Bradford West is a constituency represented in the House of Commons of the UK Parliament since 2015 by Naz Shah of the Labour Party.

Constituency profile
Bradford West covers the Bradford city centre, Manningham, Allerton and Clayton. It has a significant Pakistani population and a majority of Muslim voters.

History
Before 1974, the Labour and Conservative Parties held the seat marginally in various years, since which time the Labour Party always won the seat, with the exception of the 2012 Bradford West by-election. In 1981, however, Edward Lyons, the sitting Bradford West MP, joined the newly established Social Democratic Party, consequently losing the seat at the 1983 general election.

In 1997, the seat was one of only two Labour seats in the country, the other being Bethnal Green and Bow in London, to have seen a swing towards the Conservatives away from Labour. This was because the local party association had selected a Sikh, Marsha Singh to stand when the majority of the seat's population is Muslim.

George Galloway of the Respect Party won the seat in the 2012 Bradford West by-election with 55.9% of the votes cast; his 30.9% majority was at the time the largest majority in the history of the modern constituency, but he lost the seat in 2015 to the new Labour candidate Naz Shah by a substantial (28.3%) margin. Despite Galloway's threats to contest the result, he neither launched a legal challenge nor stood again in 2017, in which Shah surpassed his record by winning a majority of 48.1%, the largest margin for a Bradford West MP in any incarnation of the seat. Despite Galloway not standing, his former Respect colleague Salma Yaqoob did stand as an Independent, garnering 6,345 votes (13.9%), not far behind the second-placed Conservative candidate.

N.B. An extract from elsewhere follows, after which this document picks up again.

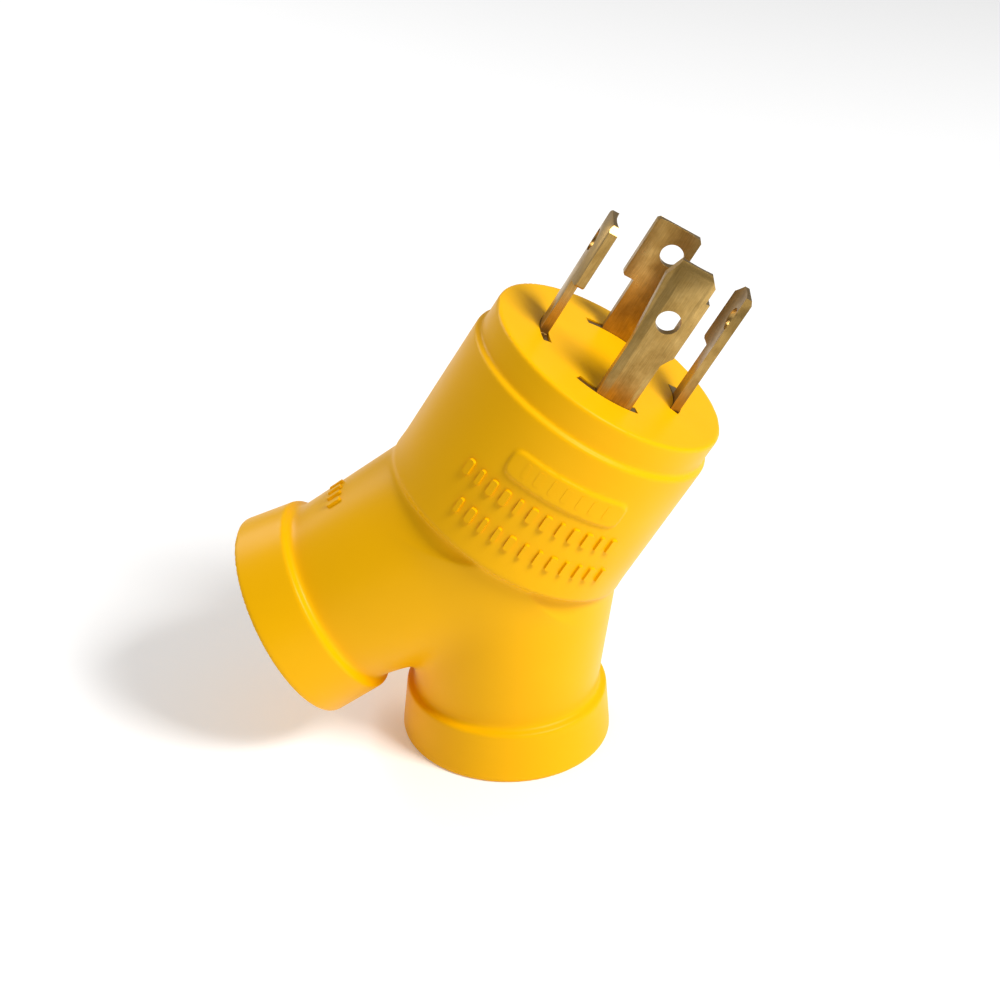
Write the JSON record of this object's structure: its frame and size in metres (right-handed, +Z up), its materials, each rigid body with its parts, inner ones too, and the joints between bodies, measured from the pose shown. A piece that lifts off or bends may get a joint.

At the 2019 general election Shah increased her vote share by 11.5%. This was easily the highest increase in the Labour Party's vote share in any constituency in the United Kingdom, in an election where Labour's vote share decreased in all but 13 constituencies. This means that Bradford West has bucked the national trend twice, as it also did in 1997. Bradford West, since 2019, can be considered one of the safest seat in West Yorkshire for Labour.

Boundaries 

1885–1918: The Municipal Borough of Bradford wards of Allerton, Bolton, Great Horton, Heaton, and Manningham.

1955–1974: The County Borough of Bradford wards of Allerton, Great Horton, Heaton, Manningham, and Thornton.

1974–1983: The County Borough of Bradford wards of Allerton, Heaton, Little Horton, Manningham, Thornton, and University.

1983–2010: The City of Bradford wards of Clayton, Heaton, Little Horton, Thornton, Toller, and University.

2010–present: The City of Bradford wards of City, Clayton and Fairweather Green, Heaton, Manningham, Thornton and Allerton, and Toller.

Members of Parliament 

The constituency was originally created in 1885, but was abolished in 1918. For the 1955 general election the constituency was recreated, following a boundary review.

Elections

Election results

Elections since 1918

Elections 1885–1918

See also 
 List of parliamentary constituencies in West Yorkshire

Notes

References

External links 
nomis Constituency Profile for Bradford West — presenting data from the ONS annual population survey and other official statistics.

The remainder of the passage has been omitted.